## GIVEN REQUEST
Type out the material below exactly.

## SOURCE DATA
▶

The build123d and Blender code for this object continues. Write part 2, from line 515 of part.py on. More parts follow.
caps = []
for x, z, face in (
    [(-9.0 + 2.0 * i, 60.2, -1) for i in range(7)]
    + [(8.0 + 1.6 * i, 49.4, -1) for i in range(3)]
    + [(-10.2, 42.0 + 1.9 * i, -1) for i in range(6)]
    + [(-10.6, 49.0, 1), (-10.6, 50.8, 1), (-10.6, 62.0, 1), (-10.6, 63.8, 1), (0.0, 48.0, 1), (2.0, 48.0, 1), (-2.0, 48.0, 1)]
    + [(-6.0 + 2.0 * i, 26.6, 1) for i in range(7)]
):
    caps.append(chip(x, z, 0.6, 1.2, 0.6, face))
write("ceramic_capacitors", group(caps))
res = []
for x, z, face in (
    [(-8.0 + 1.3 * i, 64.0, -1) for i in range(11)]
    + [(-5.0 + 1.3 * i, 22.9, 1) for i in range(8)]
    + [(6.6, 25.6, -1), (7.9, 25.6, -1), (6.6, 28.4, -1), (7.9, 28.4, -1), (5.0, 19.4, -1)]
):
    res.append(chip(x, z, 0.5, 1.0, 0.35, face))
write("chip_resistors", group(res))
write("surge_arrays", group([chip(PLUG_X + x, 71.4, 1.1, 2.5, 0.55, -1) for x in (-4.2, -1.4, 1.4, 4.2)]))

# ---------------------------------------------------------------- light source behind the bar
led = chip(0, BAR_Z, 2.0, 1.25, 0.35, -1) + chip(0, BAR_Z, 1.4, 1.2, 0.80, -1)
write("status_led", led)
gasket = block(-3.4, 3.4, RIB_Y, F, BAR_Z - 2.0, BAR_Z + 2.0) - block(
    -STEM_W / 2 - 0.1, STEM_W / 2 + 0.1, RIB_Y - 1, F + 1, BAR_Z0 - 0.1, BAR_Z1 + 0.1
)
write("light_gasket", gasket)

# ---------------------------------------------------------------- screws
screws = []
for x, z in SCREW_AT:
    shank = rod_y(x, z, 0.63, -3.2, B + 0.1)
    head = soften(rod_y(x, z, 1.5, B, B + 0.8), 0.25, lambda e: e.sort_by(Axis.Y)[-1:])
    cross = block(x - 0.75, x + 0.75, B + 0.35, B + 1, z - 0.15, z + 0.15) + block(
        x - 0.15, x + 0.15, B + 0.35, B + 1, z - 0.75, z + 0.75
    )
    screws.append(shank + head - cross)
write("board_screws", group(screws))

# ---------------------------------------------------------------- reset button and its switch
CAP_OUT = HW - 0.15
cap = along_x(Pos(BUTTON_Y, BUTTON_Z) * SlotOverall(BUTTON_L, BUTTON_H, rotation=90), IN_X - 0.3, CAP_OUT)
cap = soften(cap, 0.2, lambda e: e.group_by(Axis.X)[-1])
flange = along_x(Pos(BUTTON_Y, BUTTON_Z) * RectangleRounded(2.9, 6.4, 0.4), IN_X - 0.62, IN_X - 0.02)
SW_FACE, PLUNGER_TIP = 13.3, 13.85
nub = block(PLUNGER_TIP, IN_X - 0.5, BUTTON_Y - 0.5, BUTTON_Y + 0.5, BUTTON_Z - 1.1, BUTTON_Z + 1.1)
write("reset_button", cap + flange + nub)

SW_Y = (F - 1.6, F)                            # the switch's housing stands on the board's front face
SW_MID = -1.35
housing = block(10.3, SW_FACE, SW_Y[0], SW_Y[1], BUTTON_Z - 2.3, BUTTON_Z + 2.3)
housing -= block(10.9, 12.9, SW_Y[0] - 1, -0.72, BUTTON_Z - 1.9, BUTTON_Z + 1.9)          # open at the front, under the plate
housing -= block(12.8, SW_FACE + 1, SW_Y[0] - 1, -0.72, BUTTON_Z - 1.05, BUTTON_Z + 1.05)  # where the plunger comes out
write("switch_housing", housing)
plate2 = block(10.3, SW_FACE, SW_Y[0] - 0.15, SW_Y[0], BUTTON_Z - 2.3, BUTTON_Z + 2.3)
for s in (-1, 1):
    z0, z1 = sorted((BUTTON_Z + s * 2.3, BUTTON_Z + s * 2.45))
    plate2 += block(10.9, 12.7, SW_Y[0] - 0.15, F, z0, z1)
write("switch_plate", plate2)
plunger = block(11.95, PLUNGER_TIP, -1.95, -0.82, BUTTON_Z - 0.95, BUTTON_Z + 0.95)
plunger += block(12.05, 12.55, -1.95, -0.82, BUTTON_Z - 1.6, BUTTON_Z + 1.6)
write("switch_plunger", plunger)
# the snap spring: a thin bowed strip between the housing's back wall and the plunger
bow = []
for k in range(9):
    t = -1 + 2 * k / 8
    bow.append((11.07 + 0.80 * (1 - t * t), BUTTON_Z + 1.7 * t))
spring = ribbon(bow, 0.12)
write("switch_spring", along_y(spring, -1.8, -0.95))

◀

## COMPLETED TASK
The build123d and Blender code for this object continues. Write part 2, from line 515 of part.py on. More parts follow.
caps = []
for x, z, face in (
    [(-9.0 + 2.0 * i, 60.2, -1) for i in range(7)]
    + [(8.0 + 1.6 * i, 49.4, -1) for i in range(3)]
    + [(-10.2, 42.0 + 1.9 * i, -1) for i in range(6)]
    + [(-10.6, 49.0, 1), (-10.6, 50.8, 1), (-10.6, 62.0, 1), (-10.6, 63.8, 1), (0.0, 48.0, 1), (2.0, 48.0, 1), (-2.0, 48.0, 1)]
    + [(-6.0 + 2.0 * i, 26.6, 1) for i in range(7)]
):
    caps.append(chip(x, z, 0.6, 1.2, 0.6, face))
write("ceramic_capacitors", group(caps))
res = []
for x, z, face in (
    [(-8.0 + 1.3 * i, 64.0, -1) for i in range(11)]
    + [(-5.0 + 1.3 * i, 22.9, 1) for i in range(8)]
    + [(6.6, 25.6, -1), (7.9, 25.6, -1), (6.6, 28.4, -1), (7.9, 28.4, -1), (5.0, 19.4, -1)]
):
    res.append(chip(x, z, 0.5, 1.0, 0.35, face))
write("chip_resistors", group(res))
write("surge_arrays", group([chip(PLUG_X + x, 71.4, 1.1, 2.5, 0.55, -1) for x in (-4.2, -1.4, 1.4, 4.2)]))

# ---------------------------------------------------------------- light source behind the bar
led = chip(0, BAR_Z, 2.0, 1.25, 0.35, -1) + chip(0, BAR_Z, 1.4, 1.2, 0.80, -1)
write("status_led", led)
gasket = block(-3.4, 3.4, RIB_Y, F, BAR_Z - 2.0, BAR_Z + 2.0) - block(
    -STEM_W / 2 - 0.1, STEM_W / 2 + 0.1, RIB_Y - 1, F + 1, BAR_Z0 - 0.1, BAR_Z1 + 0.1
)
write("light_gasket", gasket)

# ---------------------------------------------------------------- screws
screws = []
for x, z in SCREW_AT:
    shank = rod_y(x, z, 0.63, -3.2, B + 0.1)
    head = soften(rod_y(x, z, 1.5, B, B + 0.8), 0.25, lambda e: e.sort_by(Axis.Y)[-1:])
    cross = block(x - 0.75, x + 0.75, B + 0.35, B + 1, z - 0.15, z + 0.15) + block(
        x - 0.15, x + 0.15, B + 0.35, B + 1, z - 0.75, z + 0.75
    )
    screws.append(shank + head - cross)
write("board_screws", group(screws))

# ---------------------------------------------------------------- reset button and its switch
CAP_OUT = HW - 0.15
cap = along_x(Pos(BUTTON_Y, BUTTON_Z) * SlotOverall(BUTTON_L, BUTTON_H, rotation=90), IN_X - 0.3, CAP_OUT)
cap = soften(cap, 0.2, lambda e: e.group_by(Axis.X)[-1])
flange = along_x(Pos(BUTTON_Y, BUTTON_Z) * RectangleRounded(2.9, 6.4, 0.4), IN_X - 0.62, IN_X - 0.02)
SW_FACE, PLUNGER_TIP = 13.3, 13.85
nub = block(PLUNGER_TIP, IN_X - 0.5, BUTTON_Y - 0.5, BUTTON_Y + 0.5, BUTTON_Z - 1.1, BUTTON_Z + 1.1)
write("reset_button", cap + flange + nub)

SW_Y = (F - 1.6, F)                            # the switch's housing stands on the board's front face
SW_MID = -1.35
housing = block(10.3, SW_FACE, SW_Y[0], SW_Y[1], BUTTON_Z - 2.3, BUTTON_Z + 2.3)
housing -= block(10.9, 12.9, SW_Y[0] - 1, -0.72, BUTTON_Z - 1.9, BUTTON_Z + 1.9)          # open at the front, under the plate
housing -= block(12.8, SW_FACE + 1, SW_Y[0] - 1, -0.72, BUTTON_Z - 1.05, BUTTON_Z + 1.05)  # where the plunger comes out
write("switch_housing", housing)
plate2 = block(10.3, SW_FACE, SW_Y[0] - 0.15, SW_Y[0], BUTTON_Z - 2.3, BUTTON_Z + 2.3)
for s in (-1, 1):
    z0, z1 = sorted((BUTTON_Z + s * 2.3, BUTTON_Z + s * 2.45))
    plate2 += block(10.9, 12.7, SW_Y[0] - 0.15, F, z0, z1)
write("switch_plate", plate2)
plunger = block(11.95, PLUNGER_TIP, -1.95, -0.82, BUTTON_Z - 0.95, BUTTON_Z + 0.95)
plunger += block(12.05, 12.55, -1.95, -0.82, BUTTON_Z - 1.6, BUTTON_Z + 1.6)
write("switch_plunger", plunger)
# the snap spring: a thin bowed strip between the housing's back wall and the plunger
bow = []
for k in range(9):
    t = -1 + 2 * k / 8
    bow.append((11.07 + 0.80 * (1 - t * t), BUTTON_Z + 1.7 * t))
spring = ribbon(bow, 0.12)
write("switch_spring", along_y(spring, -1.8, -0.95))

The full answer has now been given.